For many years, control over gas and coal supplies in Ukraine – which is the most corrupt country in Europe – provided enormous private profits for the corrupt post-soviet establishment and associated business groups. In 2006, the government of Ukraine failed to reform the coal industry (which actually would have meant unpopular policies such a closing down a big number of mines) and surrendered it to the powerful Donetsk clan. Consequently, the coal industry became a source of immense profit for former President Yanukovych and his entourage and a black hole in country’s budget, with ever-increasing state subsidies for coal mining, which reached 1.5 billion Euros in 2013. Instead of reforms in the energy sector, we saw the rise of a criminal regime, which eventually drove the country to national disaster.

This situation could have been avoided if international investment in Ukraine was directed responsibly and towards sustainable solutions such as modernization of infrastructure, energy efficiency and development of renewables. Instead we saw international banks supporting the rise of the dirty energy monopoly owned by Ukrainian oligarch Rinat Akhmetov. In 2005-2013 Deutsche Bank, Uni Credit Bank and ING Bank were the largest investors in the fossil fuel industry in Ukraine, providing numerous loans for Ukraine’s biggest coal company. Since 2005, the lion’s share of Ukraine’s coal industry is managed by DTEK, which is privately owned by Akhmetov. DTEK had a 46% share of domestic coal mining in 2013 and currently operates 9 of 14 Ukrainian coal-fired power plants. DTEK holds a monopoly on electricity exports from Ukraine to EU countries such as Hungary, Slovakia, Romania and Poland.

In 2011-2012 Rinat Akhmetov added $3 billion to his net worth by buying a number of state-owned coal power plants, facilitated by his political ally, corrupt ousted President Viktor Yanukovych. As a trade-off Alexander Yanukovich, the president’s elder son, was Akhmetov’s key partner in several businesses. As a result, Alexander saw his wealth increase by well over 7,000 per cent since his father took office. In 2014 he was worth more than $510 million.

During Yanukovich’s presidency, Akhmetov also acquired a 49-year concession for two of the largest coal-mining enterprises of Ukraine – “Rovenkianthracite” and “Sverdlovantracite”. As a result of these privatisations and dodgy dealings, in 2011 exports of dirty coal-based electricity from Ukraine increased by 43.7% and in 2012 soared by another 52.5%. This reflected the overall DTEK strategy to “export coal with electric wires”.

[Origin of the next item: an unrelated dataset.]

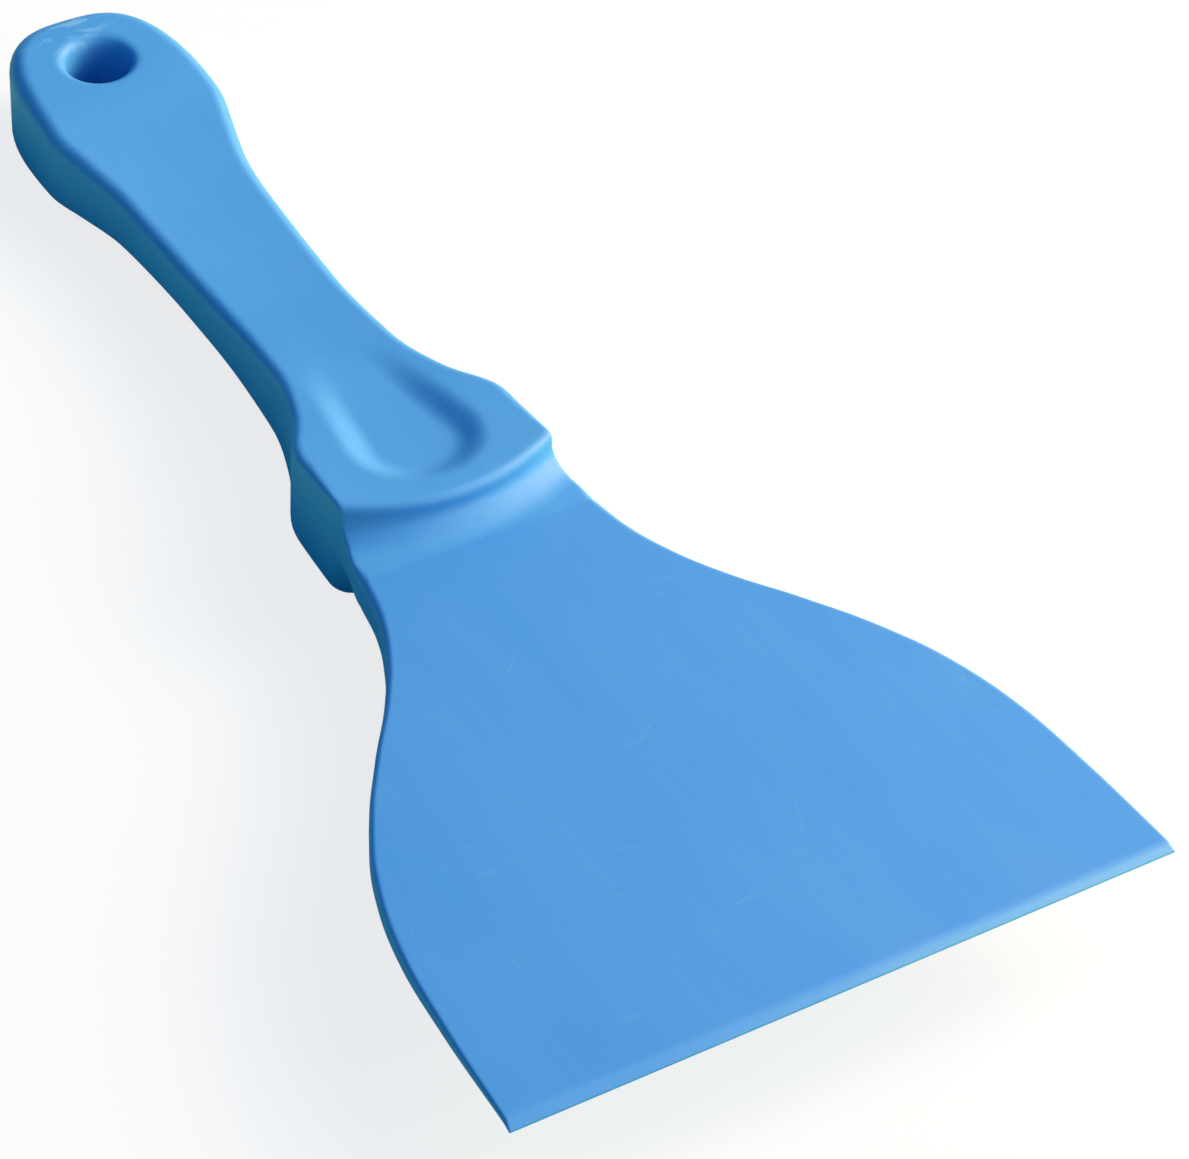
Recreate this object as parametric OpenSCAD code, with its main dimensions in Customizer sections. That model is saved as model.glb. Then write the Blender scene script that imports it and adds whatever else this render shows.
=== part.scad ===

In September 2013, just a few months before the start of the Euromaidan uprising, Deutsche Bank, together with Raiffeisen Bank International, Erste Group Bank, UniCredit Bank Austria and Gazprombank gave DTEK a US$375 million loan for development of infrastructure to export even more thermal coal and coal-based electricity from Ukraine to Europe.

This financing was actually wasted, as coal mining in the Donbas region has collapsed. Since 2014, after the outbreak of the conflict in Donbas, Rovenkianthracite and Sverdlovanthracite have been running at between a quarter and a third of their capacity, mainly due to the destruction of railway infrastructure. In peacetime, they produced up to 40,000 tonnes of coal a day; now output is reduced to just 8,000 tones. In general, military conflict has damaged a significant part of DTEK’s mining assets, which along with other factors is driving DTEK out of the business.

Railway infrastructure near Donetsk city. Photo: RIA_news

Railway infrastructure near Donetsk city. Photo: RIA_news


On 13 March 2015 DTEK posted a full-year net loss of 19 bn hryvnia (US$833m) after a net profit of 3bn hryvnia (US$161m) in the previous year. This year, DTEK faces payments on a record amount of its debt: up to $950m, including $200m for eurobonds that mature on 28 April.

It’s about time for European commercial banks to realize their mistakes andstop any financial support for DTEK and its owner, whose reputation is as murky as his dirty business. The biggest investors of DTEK such as Uni Credit Group, Deutsche Bank and ING Bank should not bail out DTEK’s debt and prop up the embattled Ukrainian coal baron, instead they should help Ukrainians kickstart the renewable energy industry and obtain real energy independence from Russia, who now controls a big part of coal supplies to Ukraine.

The sustainability reports and websites of these three banks are full of commitments and warm words related to climate change and the environment, but their 2005-2013 performance in Ukraine was in stark contrast with their declarations and has done a lot of damage. Instead of sustainable development, banks have contributed to strengthening chains of inefficiency and corruption, which are binding Ukraine to the dirtiest sources of energy – coal and nuclear. Will they ever fix it? Not likely.

Ukrainians have had enough of dirty coal and all that comes along with it, so banks should at least stop backing Ukraine’s dirtiest energy. We do not want new wars for fossil fuels in Europe, so it would better for everyone if Ukraine’s coal stayed in the ground.